In 1997, KRS had a hit with Sleater-Kinney who, despite major-label interest, signed to the label for their third album, Dig Me Out. The label’s reputation was a blessing and a curse. “It opened doors but on the other hand it was exhausting,” says Tucker. “Promoting a record was just: how do you feel about being a woman in music? Over and over. Like we were meant to always be two-dimensional; you’re from the riot grrrl scene, so you’re this kind of band.”

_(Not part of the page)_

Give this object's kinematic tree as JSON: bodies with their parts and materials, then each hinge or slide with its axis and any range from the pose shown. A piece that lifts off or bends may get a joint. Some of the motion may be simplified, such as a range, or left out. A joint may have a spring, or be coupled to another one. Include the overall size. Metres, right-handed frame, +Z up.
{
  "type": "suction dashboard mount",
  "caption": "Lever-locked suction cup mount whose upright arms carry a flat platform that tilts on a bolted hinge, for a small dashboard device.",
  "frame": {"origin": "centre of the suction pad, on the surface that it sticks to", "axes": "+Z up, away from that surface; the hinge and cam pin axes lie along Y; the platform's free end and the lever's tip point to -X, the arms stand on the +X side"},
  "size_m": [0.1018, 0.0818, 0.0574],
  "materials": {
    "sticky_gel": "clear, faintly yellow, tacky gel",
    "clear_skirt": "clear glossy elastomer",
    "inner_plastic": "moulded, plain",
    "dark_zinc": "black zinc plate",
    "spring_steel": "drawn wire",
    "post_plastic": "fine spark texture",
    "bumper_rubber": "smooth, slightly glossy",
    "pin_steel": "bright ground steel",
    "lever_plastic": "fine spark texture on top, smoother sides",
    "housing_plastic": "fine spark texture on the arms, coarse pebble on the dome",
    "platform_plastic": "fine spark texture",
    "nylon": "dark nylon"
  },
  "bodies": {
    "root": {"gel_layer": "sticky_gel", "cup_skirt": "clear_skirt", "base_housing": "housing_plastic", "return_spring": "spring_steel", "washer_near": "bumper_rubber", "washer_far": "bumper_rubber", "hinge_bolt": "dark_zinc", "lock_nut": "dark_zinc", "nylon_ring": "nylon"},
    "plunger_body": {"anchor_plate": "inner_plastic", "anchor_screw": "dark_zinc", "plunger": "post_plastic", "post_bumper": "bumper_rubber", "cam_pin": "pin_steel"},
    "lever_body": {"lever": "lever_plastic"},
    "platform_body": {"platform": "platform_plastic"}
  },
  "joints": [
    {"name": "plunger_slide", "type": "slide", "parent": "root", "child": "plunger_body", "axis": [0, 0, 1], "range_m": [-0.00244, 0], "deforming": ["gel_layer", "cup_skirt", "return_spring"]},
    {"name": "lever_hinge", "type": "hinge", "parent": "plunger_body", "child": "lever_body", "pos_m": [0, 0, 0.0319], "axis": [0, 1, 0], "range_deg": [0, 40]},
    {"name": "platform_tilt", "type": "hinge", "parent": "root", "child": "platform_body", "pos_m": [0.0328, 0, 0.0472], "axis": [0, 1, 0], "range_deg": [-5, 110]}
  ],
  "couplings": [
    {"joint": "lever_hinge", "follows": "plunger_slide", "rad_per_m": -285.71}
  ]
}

As the years went on, KRS nurtured the successful likes of Gossip and the Decemberists, and soon the first wave of bands were shaping future ones. Supreme guitar shredder Marnie Stern adored Dig Me Out and sent KRS a demo because of it. Moon instantly signed her. “It was crazy,” she recalls. “I was 30 but felt 13 – jumping around all over. I had no audience at all, the label was the gateway to everything for me.”

Sampson left the label and the music business several years earlier and Moon stepped away from KRS in 2006 to A&R for Nonesuch briefly to “find the next Radiohead” but couldn’t locate them. Moon’s wife Portia Sabin ran operations for 13 years, overseeing crucial releases such as the posthumous Smith album New Moon and the influential post-punk reissues of Kleenex/Liliput, Essential Logic and Delta 5.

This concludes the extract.